The main reason I stress bench grafting is the variety of options that are left open to you as a grower to increase your chances of success. If caliper of stock and scion are well matched and you have 8 to 10 mm stock, a three bud scion starts with lots of reserves, and if the bench graft fails you can chip bud the rootstock in May or early June, or leave it for summer budding. As the bench graft grows, disbud below 20 inches but leave the leaves on to improve caliper. If the bench graft grows well and pushes side branches, remove the side branches but leave the leaves and allow side branches to stay above 20 inches. Usually they will not branch well enough to be decently feathered trees, and the best route is to make them into cut trees the next spring by cutting them off at 18 to 22 inches. Do not cut poor caliper trees too high; they will not push adequately. The beauty of the bench graft route is that you have several choices of buds and even after cutting, you can cut again if, for example, the second bud that breaks appears stronger than the top bud. Therefore this is a better option than bench grafting with an interstem variety and budding at 20" in the summer, as you only have one bud to work with. The same goes for summer budded stock although you can do spring chip budding to cover failures.

Although the situation is improving, there has been a shortage of scion wood for bench grafting. A two or three bud scion consumes available wood quickly.

Another plus for bench grafting is the fact that you avoid cutting back the rootstock as you have to for summer budded, dormant or spring chip budded stock.

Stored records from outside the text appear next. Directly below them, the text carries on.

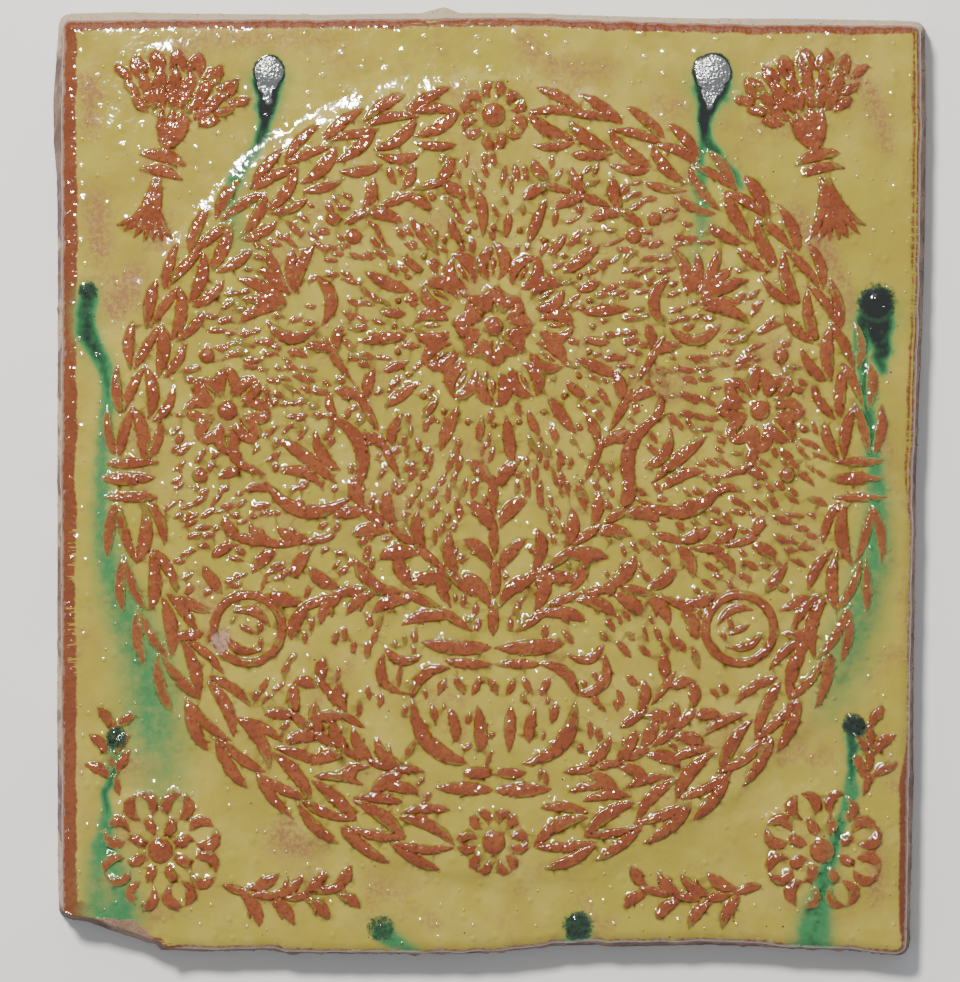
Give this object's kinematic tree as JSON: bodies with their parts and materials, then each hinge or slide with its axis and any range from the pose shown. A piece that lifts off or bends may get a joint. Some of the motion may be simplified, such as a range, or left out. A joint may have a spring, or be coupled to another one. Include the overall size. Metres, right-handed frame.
{
  "type": "relief glazed tile",
  "caption": "Nearly square press-moulded earthenware wall tile with a raised medallion, a laurel wreath and ornament in low relief under lead glaze.",
  "frame": {"origin": "middle of the tile's bounding box, on its flat back", "axes": "+Z out of the decorated face, +Y up the picture, +X to the right of the picture"},
  "size_m": [0.2588, 0.2814, 0.0188],
  "materials": {
    "glazed_earthenware": "glossy yellow lead glaze over pale slip, with red clay showing through on the ridges and copper green runs"
  },
  "bodies": {
    "root": {"tile": "glazed_earthenware"}
  },
  "joints": []
}
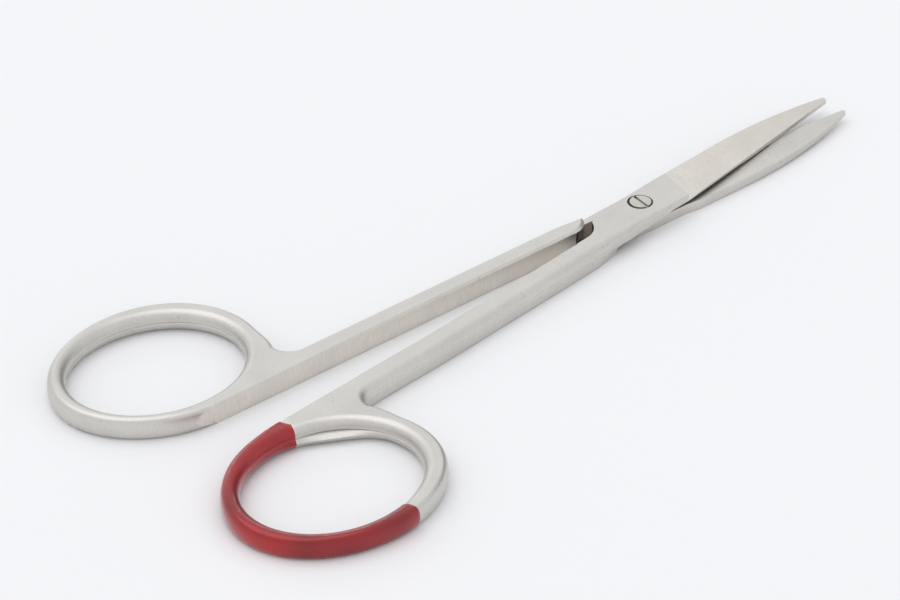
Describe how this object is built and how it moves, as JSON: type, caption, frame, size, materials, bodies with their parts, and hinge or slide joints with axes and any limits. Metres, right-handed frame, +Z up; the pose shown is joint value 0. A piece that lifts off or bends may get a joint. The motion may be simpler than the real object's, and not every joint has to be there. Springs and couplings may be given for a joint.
{
  "type": "suture scissors",
  "caption": "Straight steel suture scissors lying slightly open: two forged halves with finger rings on a slotted pivot screw, one ring coated red.",
  "frame": {"origin": "pivot axis at the underside of the lower half", "axes": "+X to the tips, +Y to the lower half's ring, +Z up along the pivot axis"},
  "size_m": [0.1147, 0.0531, 0.0028],
  "materials": {
    "steel": "satin ground stainless steel",
    "screw": "turned and ground stainless steel",
    "lacquer": "glossy red lacquer over steel"
  },
  "bodies": {
    "lower": {"lower_half": "steel", "pivot_screw": "screw"},
    "upper": {"upper_half": "steel", "ring_coating": "lacquer"}
  },
  "joints": [
    {"name": "pivot", "type": "hinge", "parent": "lower", "child": "upper", "pos_m": [0, 0, 0.0014], "axis": [0, 0, 1], "range_deg": [-6.3, 55]}
  ]
}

There appears to be less difficulty with the "dieback problem" many nurserymen have experienced on summer budded Malling 9 roots.

Bench grafting also gives you the chance of producing a fully feathered tree in one season with excellent growing and management conditions, but the main objective should be to produce a good whip that will be headed the next spring at between 18 and 22 inches in order to push one bud strongly that will produce a well feathered tree in the second season in the nursery.

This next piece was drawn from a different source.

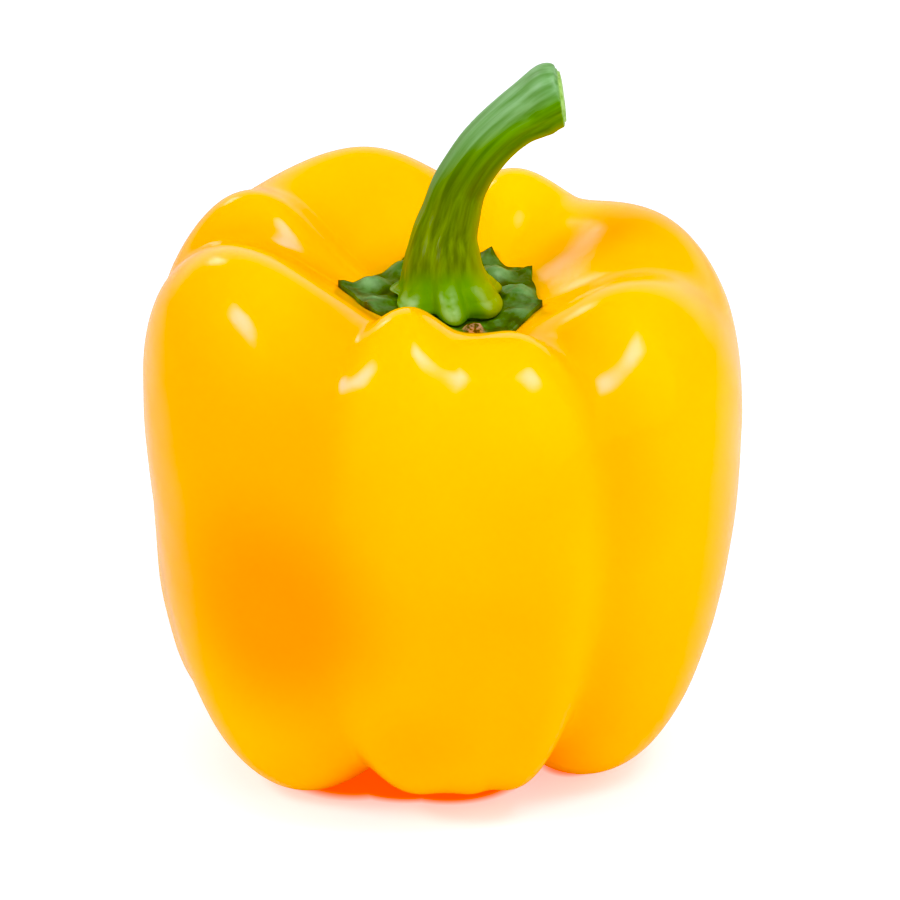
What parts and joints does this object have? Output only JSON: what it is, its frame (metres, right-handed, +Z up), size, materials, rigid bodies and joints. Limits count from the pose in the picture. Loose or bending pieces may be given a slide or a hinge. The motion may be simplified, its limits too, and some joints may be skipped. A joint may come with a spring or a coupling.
{
  "type": "bell pepper",
  "caption": "Blocky yellow bell pepper with rounded lobes, a dark green toothed calyx in the hollow of its top and a curved, ribbed green stem; stands on its lobes.",
  "frame": {"origin": "on the surface that the pepper stands on, under the middle of its bounding box", "axes": "+Z up, from the lobes that it stands on to the stem; -Y towards the side that the picture shows; the stem leans towards +X"},
  "size_m": [0.0854, 0.0858, 0.1027],
  "materials": {
    "pepper_skin": "smooth, waxy, glossy yellow skin, warmer orange in the grooves",
    "calyx_green": "dull dark green, mottled, with dark tooth tips",
    "stem_green": "satin yellow-green with pale bloom, streaks and lighter knuckles"
  },
  "bodies": {
    "root": {"fruit": "pepper_skin", "calyx": "calyx_green", "stem": "stem_green"}
  },
  "joints": []
}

It is conceivable that there will not be adequate virus free scion wood of some varieties. Although spring chip budding is possible, the bud will start to push late and the growth will not be comparable to bench grafting. This is due to healing time required and the lack of reserves in the bud as opposed to the reserves in the scion of bench grafted material that has healed prior to planting. The best bet for success if adequate scion wood is not available for bench grafting in early spring is to wait and summer bud. I would like to qualify summer budding. I prefer mid to late August chip budding (T budding can be used if the bark is slipping well) because budwood is more mature and there is time for healing. Budding in early August allows time for the placed bud to actually grow and it may be subject to winter damage. In the case of summer budding, the rootstock is stronger and has a good complement of roots to be able to push the single bud the next season, compared to spring chip budding on relatively newly planted rootstock where significant root volume has yet to develop.

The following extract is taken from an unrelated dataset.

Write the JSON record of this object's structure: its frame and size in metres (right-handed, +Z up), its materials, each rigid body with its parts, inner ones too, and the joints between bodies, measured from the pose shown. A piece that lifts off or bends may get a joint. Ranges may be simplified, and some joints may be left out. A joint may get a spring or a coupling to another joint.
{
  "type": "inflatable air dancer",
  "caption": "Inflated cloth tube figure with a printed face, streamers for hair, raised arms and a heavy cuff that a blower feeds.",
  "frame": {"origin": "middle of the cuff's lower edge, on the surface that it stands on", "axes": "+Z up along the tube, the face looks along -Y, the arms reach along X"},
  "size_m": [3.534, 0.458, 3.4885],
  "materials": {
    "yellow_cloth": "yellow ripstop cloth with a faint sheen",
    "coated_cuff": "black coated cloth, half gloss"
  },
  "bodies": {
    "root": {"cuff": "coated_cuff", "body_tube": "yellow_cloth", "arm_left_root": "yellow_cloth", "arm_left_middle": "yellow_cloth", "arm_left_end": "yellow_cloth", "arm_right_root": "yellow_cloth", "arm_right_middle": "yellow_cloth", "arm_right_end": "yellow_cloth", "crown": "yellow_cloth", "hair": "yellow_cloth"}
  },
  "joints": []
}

To recap, place orders now for roots and sleeping eye material and indicate how many you need for early February for bench grafting and how many you can accept for late March for summer budding. Stress consistent caliper of 8 to 10 mm for most purposes. It is important to have good roots, but most growers cut back the roots hard to allow for ease of planting, particularly into plastic. There are dozens of root initials on the stock that will start growing shortly after planting. It is also good to have relatively smooth rootstock to work with. It is important to have good consistent clean stock - but the difficulties people experience are largely to do with management, i.e. handling, grafting techniques, storage conditions, planting techniques and subsequent handling in the field.